Saturday, August 24, 2013

Works In Progress

Bill Mallonee has long been one of my most favorite song-writers. I was first exposed to him through his band Vigilantes of Love. I remember reading about them in an issue of No Depression magazine, which at the time was my preferred music reading rag because I was deep into the alt-country scene. Me and my buddy Clay would go to Tower Records every month or so and I would pick up the latest copy. The record they were writing about in this case was Audible Sigh and it said all the things I wanted to hear in a record.

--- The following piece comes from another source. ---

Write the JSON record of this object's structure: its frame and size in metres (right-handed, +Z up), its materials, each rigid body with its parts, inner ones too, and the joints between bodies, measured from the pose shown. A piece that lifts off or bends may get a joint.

When looking at the metadata associated with Bill and with VoL you'll probably see things like Contemporary Christian and Christian and Religious. To me that is a stretch. Those genres are the compilation discs you see advertised late at night on Fox News where you see people in the crowd swaying their arms and singing along to incredibly bland and lyrics. I have no problem with an artist exploring his faith, to each his own, right? Bill Mallonee does explore his faith deeply but not in an insulting or overt or pushy way. He's a man who has faith and is struggling with it, struggling with the day to day challenges of life, and using his faith to get through it. The songs are often questioning, looking at the hardships of life and how we get through them in our own ways. It's exhilarating song-writing.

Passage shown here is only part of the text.